The decades-old United Nations peacekeeping mission in the Democratic Republic of Congo could be reduced in certain areas over the next few years, UN secretary-general Antonio Guterres said in a report.
The report, published this week and obtained on Wednesday by AFP, outlined ways the drawdown could proceed without setting a deadline for total withdrawal.
The peacekeeping mission, called MONUSCO, had been present in DR Congo for more than 20 years, with an annual budget of about $1 billion and about 15,000 peacekeepers.

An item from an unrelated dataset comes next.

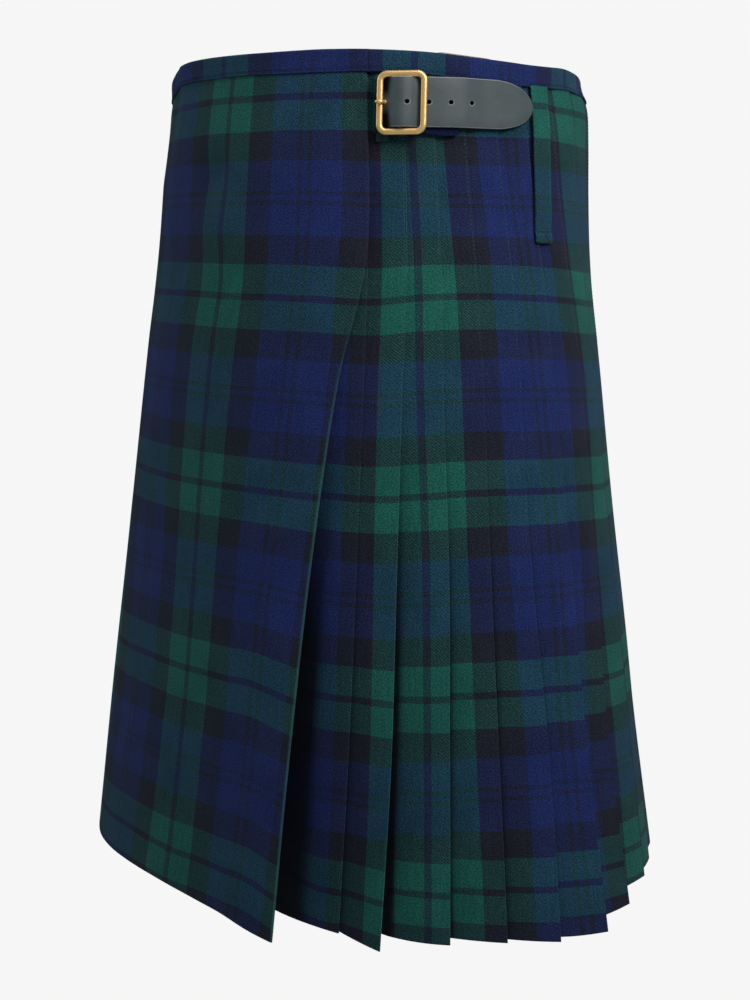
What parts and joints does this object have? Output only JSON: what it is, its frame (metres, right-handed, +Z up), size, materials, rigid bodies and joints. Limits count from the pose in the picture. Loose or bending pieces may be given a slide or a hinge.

Titled ‘Joint Strategy on the Progressive and Phased Drawdown of MONUSCO,’ the report — which was approved on October 19 by the mission and the Congolese government — called for a gradual withdrawal from several regions.
But the report also saidthat the mission will ‘gradually consolidate its footprint’ in three provinces where there was still active conflict – North and South Kivu, in the east, and northeastIturi.
‘The government agreed that the mission should be able to withdraw from the Kasai region, which is in a phase of post-conflict consolidation, by June 2021,’ Guterres said.
In the south-eastern Tanganyika province, ‘recent improvements in the security situation should enable the mission to reduce its military footprint in 2022,’ he said in the report.
A military pull-out in both regions will have to be matched by a temporary increase in MONUSCO police presence and a strengthening of its civilian component, the UN chief said.
In Ituri, where violence had doubled since January, the UN military presence will be kept at its current level.
A withdrawal in that area won’t be possible without a peace process with the armed group Patriotic Resistance Front of Ituri, its demilitarisation, and progress in the fight against impunity, Guterres added.
For a general peacekeeper withdrawal, several conditions will have to be met – the threat posed by armed groups will have to be contained by Congolese security forces and the political process leading to elections in 2023 will have to continue in a peaceful manner, Guterres said.
In the report, he said that the Congolese government was committed to developing the rule of law by bringing the perpetrators of abuses to justice.
He also said that Kinshasa ‘has clearly signalled its intent to pursue a new, community-based national Disarmament, Demobilisation and Reintegration approach’ for armed groups that agree to lay down their weapons.
In North Kivu, ‘maintaining a strong MONUSCO presence in the medium-term remains essential,’ Guterres said.
In South Kivu, according to him, a lasting peacekeeper withdrawal would require a development of state authority and a reduction in the capacity of armed groups, including having foreign fighters return to their countries of origin.